Doctor case of deep vein thrombosis

A seemingly healthy patient experiences atypical symptoms.

Risk Management

Patient Exhibits Surprising Symptoms—A Case Study

Nathan Longbranch, a long-time patient of David Swensen, D.C., came into his office complaining of left calf pain of one week duration. At 6'3" and 280 pounds, Nathan, age 42, was a Division 1 college football player in his younger years.


An avid cyclist who often participated in 75-to-100-plus mile charity rides, Nathan worked out with a trainer several times a week. He had been seen by my practice regularly during the past six years for complaints of lower and mid back pain, post meniscus rehabilitation (14 months prior) and Achilles pain, related to athletic activity.

During this appointment, Nathan reported he woke up with calf pain one week earlier, but he could not relate the symptoms to a specific injury or athletic effort. He stated the pain was medial. Nathan also presented with mild edema in his left leg and ankle that appeared in the past week. His socks were leaving a ring around his left leg, but not the right.

Atypical Symptoms Revealed

Palpation revealed mild pitting. There was an area of increased temperature of two inches in diameter, noted by palpation, over the medial calf area. The patient experienced noticeable tenderness to light touch in this same area.

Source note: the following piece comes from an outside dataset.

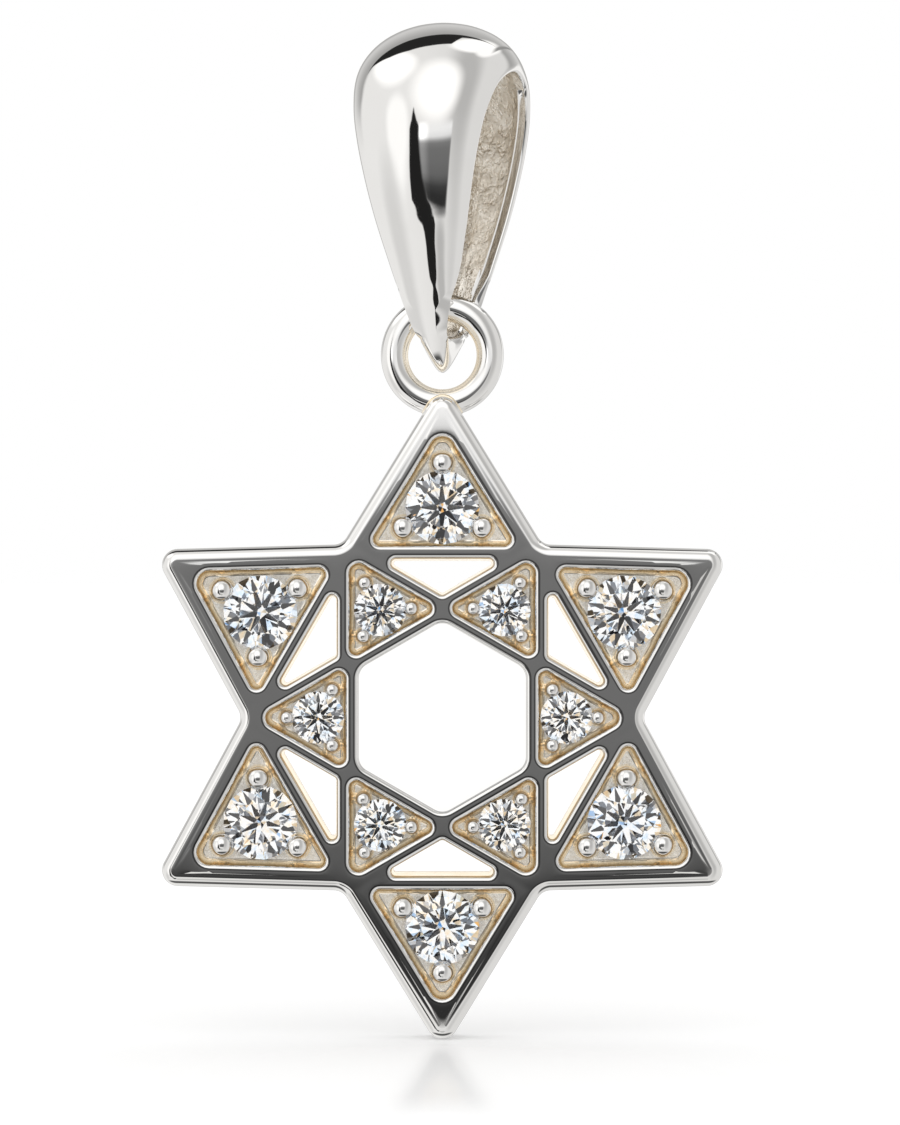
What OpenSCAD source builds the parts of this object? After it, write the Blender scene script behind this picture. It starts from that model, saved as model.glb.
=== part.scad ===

Deciding that this was atypical for a calf strain and that it warranted further work up, I referred the patient to a local hospital for a venous ultrasound to rule out deep vein thrombosis (DVT). Nathan was sure that chiropractic would resolve his symptoms--an instrument-assisted, soft-tissue manipulation had helped with his previous injuries. Nathan had a trip planned to NYC after our appointment, and he was much chagrined to have to go to a hospital.

Patient Appreciative of Referral

Several hours later, Nathan called my office to thank me. The hospital physician had diagnosed a thrombus in the popliteal vein and in the posterior tibial vein, and he was admitted to the hospital for anticoagulant therapy.

Interestingly, after the fact, the patient learned of a family history of DVT. His father and uncles had also experienced thrombus formation but had not informed him of that family history. Genetic variants causing either an excess of a prothrombotic factor or a deficiency in an antithrombotic factor can lead to a greater risk of developing DVT and should be included in the family history inquiry.

Nathan fully recovered and is back to his usual exercise routine. He continues to be a happy—and grateful—chiropractic patient. His PCP has even referred a few patients to me.

The patients name has been changed to protect his privacy.